Exercise directions:
Exactly the lines from the one with "Turn this picture" to the one with "corner_radius = 6; // [3:0.5:12]", both included, are to be printed again; leave out the rest.

Recorded information:

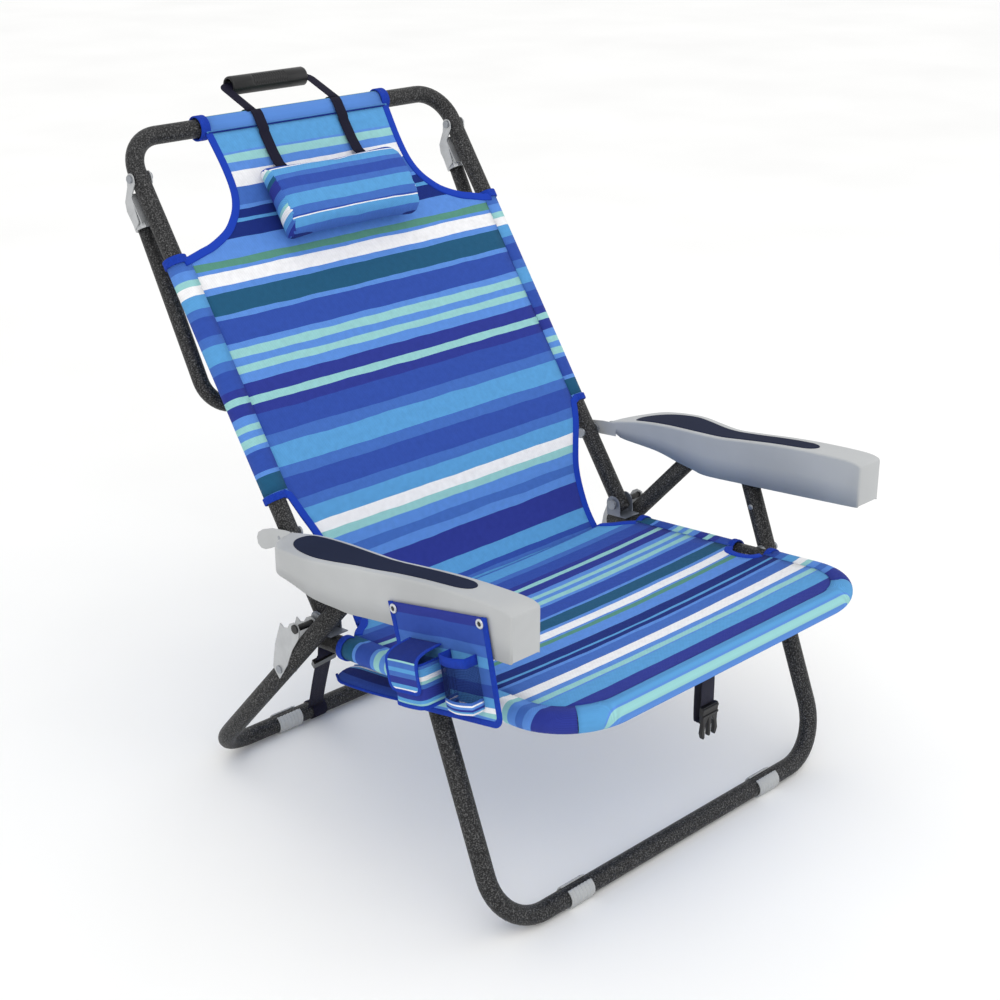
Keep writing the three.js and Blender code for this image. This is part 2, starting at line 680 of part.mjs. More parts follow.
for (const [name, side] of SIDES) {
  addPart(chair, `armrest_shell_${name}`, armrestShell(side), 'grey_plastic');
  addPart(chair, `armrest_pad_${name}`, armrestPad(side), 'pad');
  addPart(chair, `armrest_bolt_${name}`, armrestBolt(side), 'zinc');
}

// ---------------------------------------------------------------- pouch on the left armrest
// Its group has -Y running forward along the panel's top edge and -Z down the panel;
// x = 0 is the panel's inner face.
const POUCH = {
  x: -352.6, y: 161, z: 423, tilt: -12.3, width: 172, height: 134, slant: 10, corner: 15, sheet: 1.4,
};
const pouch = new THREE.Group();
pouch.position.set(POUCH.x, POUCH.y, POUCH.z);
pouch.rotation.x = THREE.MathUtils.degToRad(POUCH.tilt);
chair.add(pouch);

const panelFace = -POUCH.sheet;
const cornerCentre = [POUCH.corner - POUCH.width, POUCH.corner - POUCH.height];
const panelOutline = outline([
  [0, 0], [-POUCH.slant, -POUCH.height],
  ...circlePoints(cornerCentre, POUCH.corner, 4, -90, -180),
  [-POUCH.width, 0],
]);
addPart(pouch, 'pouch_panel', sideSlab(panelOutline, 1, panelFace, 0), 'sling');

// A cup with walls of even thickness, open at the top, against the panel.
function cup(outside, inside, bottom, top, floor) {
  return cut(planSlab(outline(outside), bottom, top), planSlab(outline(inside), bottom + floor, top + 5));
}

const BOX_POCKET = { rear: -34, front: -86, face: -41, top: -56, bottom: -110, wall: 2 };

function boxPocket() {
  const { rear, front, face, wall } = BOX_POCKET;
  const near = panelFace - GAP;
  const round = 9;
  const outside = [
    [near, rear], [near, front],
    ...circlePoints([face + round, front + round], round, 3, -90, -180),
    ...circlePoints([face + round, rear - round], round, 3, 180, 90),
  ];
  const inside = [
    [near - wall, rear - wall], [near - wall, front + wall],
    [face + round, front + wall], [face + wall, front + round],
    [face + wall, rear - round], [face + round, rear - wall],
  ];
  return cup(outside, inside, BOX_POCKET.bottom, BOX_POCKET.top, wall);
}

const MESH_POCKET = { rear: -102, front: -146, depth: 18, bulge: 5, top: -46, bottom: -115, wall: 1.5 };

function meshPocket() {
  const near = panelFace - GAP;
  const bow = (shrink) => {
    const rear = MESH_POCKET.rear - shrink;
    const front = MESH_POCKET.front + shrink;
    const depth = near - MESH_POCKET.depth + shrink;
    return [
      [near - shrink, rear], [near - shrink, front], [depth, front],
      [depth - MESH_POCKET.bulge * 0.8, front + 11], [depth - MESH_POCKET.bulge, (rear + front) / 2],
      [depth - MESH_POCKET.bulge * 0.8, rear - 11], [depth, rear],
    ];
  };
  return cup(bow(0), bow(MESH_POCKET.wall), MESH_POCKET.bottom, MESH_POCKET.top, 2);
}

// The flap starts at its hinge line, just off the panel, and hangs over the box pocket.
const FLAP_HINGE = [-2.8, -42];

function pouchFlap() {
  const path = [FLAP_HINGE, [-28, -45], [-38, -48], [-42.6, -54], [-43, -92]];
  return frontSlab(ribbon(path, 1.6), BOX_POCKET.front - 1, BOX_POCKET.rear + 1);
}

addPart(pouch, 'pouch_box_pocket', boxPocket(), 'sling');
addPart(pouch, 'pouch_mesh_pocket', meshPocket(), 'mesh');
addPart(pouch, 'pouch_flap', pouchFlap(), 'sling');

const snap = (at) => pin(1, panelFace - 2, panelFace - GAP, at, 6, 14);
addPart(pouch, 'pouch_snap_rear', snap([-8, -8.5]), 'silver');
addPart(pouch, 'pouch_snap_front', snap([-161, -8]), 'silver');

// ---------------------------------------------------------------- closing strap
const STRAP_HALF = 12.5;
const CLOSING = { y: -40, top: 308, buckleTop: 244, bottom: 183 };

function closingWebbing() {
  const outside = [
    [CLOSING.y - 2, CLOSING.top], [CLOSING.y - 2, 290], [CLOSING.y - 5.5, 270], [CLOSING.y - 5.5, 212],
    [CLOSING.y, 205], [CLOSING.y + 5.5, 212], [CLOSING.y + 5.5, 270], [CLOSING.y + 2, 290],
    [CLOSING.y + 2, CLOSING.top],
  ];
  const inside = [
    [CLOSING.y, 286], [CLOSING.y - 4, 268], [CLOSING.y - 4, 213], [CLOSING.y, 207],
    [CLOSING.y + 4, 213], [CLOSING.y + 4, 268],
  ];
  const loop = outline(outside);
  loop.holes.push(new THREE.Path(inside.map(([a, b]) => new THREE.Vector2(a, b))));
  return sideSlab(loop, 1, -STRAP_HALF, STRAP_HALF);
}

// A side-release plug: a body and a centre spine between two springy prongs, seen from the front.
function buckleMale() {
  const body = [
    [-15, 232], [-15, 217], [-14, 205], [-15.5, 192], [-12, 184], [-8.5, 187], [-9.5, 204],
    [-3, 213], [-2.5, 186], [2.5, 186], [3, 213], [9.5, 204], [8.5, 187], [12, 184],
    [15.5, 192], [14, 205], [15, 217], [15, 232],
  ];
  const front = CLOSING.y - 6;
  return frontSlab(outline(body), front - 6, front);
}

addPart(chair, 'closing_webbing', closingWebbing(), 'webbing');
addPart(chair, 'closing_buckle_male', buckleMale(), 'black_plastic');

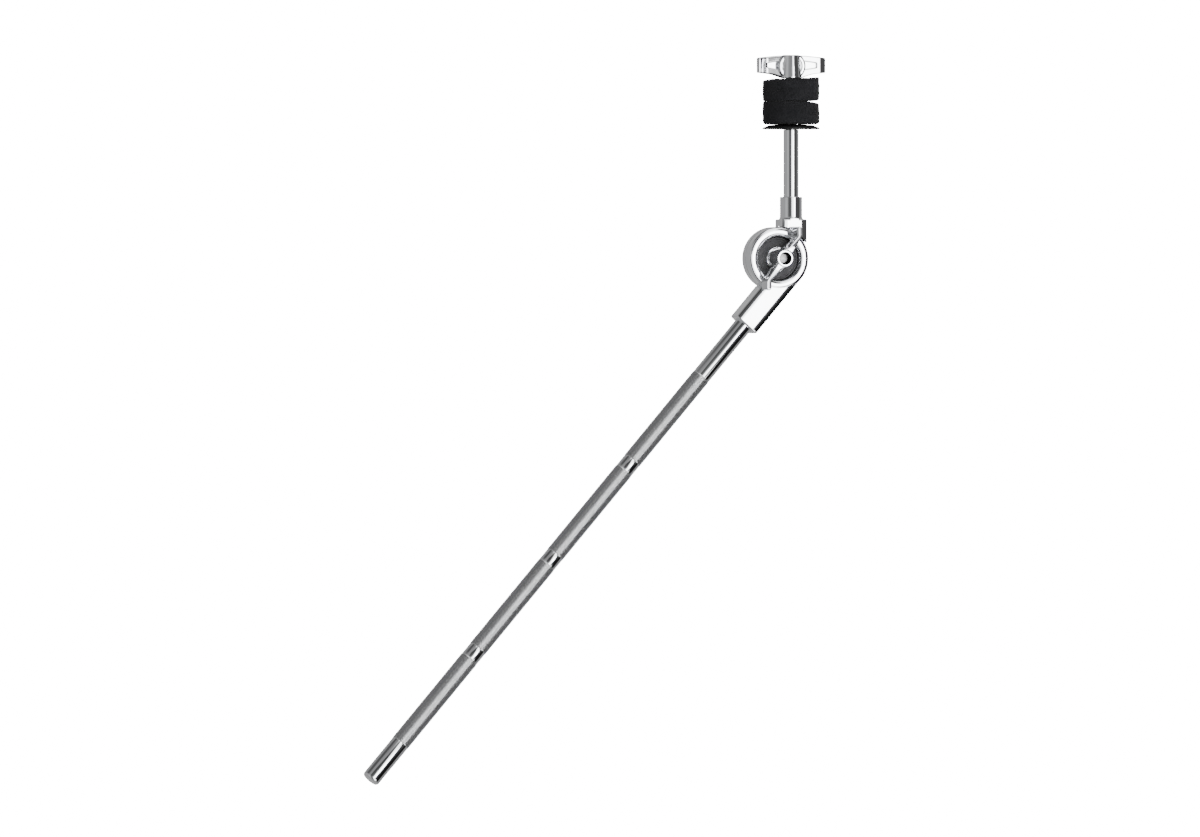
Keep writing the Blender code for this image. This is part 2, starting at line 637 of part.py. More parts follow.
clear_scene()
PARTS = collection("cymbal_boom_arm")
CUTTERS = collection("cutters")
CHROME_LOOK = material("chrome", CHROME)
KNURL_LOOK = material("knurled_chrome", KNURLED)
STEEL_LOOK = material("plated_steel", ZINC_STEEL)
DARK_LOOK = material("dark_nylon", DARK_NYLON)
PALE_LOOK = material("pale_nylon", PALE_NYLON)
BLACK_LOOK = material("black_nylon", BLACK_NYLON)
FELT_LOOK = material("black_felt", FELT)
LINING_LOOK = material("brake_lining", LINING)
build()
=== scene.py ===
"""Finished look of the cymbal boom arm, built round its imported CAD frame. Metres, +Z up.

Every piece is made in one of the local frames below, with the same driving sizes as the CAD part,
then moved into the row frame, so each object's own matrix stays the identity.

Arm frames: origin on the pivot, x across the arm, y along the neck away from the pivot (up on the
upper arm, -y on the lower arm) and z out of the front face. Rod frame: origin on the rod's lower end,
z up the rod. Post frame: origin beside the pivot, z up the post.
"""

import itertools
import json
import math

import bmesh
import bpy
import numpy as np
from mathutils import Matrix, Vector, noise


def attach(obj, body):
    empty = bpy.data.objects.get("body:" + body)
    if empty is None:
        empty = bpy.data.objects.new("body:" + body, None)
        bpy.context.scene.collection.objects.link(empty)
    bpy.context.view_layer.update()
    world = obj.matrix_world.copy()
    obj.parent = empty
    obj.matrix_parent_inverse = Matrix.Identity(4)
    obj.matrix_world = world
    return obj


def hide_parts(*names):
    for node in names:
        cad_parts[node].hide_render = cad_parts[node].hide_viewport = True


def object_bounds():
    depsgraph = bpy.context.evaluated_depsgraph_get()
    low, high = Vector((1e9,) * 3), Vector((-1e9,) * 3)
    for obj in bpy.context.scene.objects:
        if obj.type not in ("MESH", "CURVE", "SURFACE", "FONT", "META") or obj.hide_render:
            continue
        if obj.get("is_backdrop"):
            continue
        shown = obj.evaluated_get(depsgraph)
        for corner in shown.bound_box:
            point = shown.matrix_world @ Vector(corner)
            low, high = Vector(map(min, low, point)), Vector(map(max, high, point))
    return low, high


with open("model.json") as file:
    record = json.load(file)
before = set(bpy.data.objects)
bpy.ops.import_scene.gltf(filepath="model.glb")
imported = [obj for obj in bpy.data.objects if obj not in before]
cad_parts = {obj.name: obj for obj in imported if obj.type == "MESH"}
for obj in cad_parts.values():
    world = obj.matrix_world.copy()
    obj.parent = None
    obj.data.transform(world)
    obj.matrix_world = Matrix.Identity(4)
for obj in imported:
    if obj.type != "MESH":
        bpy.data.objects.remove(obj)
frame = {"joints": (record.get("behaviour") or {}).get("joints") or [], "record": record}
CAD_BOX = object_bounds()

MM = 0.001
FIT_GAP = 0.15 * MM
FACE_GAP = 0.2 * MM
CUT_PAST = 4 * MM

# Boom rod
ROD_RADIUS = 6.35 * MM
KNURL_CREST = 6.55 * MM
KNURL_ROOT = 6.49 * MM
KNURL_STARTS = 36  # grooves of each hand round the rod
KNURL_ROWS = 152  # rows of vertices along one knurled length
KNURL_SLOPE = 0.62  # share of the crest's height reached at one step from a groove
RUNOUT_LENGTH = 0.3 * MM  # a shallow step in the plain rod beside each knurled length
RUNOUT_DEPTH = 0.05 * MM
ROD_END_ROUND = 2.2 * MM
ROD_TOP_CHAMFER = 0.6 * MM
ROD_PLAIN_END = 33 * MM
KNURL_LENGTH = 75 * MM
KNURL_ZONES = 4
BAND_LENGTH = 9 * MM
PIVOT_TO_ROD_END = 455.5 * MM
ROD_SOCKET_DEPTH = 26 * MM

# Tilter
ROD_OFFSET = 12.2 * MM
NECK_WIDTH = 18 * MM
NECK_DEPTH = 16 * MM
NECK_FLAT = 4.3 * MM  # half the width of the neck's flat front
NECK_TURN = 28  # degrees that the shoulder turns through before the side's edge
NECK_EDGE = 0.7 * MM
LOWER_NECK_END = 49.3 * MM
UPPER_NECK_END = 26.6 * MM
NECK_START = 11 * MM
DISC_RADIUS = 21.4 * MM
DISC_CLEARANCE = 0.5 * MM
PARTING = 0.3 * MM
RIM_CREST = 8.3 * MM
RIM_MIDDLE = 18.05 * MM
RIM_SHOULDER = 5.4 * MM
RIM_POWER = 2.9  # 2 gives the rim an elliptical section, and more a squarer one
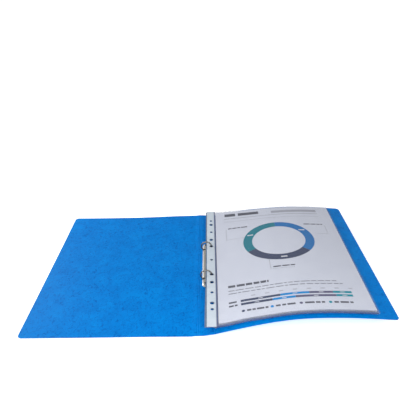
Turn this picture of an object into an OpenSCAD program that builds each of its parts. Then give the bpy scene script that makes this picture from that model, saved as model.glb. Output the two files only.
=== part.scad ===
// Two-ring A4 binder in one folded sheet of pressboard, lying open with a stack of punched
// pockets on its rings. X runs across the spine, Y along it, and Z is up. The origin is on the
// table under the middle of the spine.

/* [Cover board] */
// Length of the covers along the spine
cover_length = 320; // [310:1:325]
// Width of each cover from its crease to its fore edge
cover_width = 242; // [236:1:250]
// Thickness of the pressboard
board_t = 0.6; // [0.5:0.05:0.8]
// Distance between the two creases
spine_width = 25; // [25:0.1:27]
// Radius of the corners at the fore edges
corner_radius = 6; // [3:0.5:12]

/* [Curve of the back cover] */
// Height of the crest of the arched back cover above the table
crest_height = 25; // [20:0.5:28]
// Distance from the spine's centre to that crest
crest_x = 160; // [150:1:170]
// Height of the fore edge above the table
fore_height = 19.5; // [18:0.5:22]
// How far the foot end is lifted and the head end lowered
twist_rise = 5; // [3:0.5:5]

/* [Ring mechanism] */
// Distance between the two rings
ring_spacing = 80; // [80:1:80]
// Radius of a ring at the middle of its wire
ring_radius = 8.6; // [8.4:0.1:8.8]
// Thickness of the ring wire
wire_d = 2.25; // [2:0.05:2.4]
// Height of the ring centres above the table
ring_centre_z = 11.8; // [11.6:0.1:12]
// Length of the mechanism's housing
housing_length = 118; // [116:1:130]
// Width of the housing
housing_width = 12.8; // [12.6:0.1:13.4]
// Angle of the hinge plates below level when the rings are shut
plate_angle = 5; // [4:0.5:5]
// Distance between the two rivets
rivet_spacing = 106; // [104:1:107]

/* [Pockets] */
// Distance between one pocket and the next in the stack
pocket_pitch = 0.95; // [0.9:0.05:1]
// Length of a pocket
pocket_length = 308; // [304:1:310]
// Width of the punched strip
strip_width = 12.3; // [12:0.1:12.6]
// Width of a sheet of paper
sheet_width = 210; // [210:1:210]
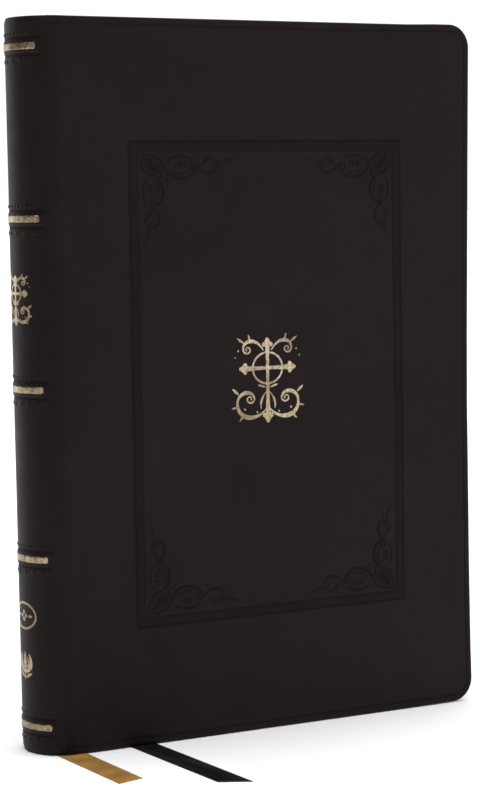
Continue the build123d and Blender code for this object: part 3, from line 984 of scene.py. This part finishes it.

Response below:
Turn this picture of an object into an OpenSCAD program that builds each of its parts. Then give the bpy scene script that makes this picture from that model, saved as model.glb. Output the two files only.
=== part.scad ===
// Two-ring A4 binder in one folded sheet of pressboard, lying open with a stack of punched
// pockets on its rings. X runs across the spine, Y along it, and Z is up. The origin is on the
// table under the middle of the spine.

/* [Cover board] */
// Length of the covers along the spine
cover_length = 320; // [310:1:325]
// Width of each cover from its crease to its fore edge
cover_width = 242; // [236:1:250]
// Thickness of the pressboard
board_t = 0.6; // [0.5:0.05:0.8]
// Distance between the two creases
spine_width = 25; // [25:0.1:27]
// Radius of the corners at the fore edges
corner_radius = 6; // [3:0.5:12]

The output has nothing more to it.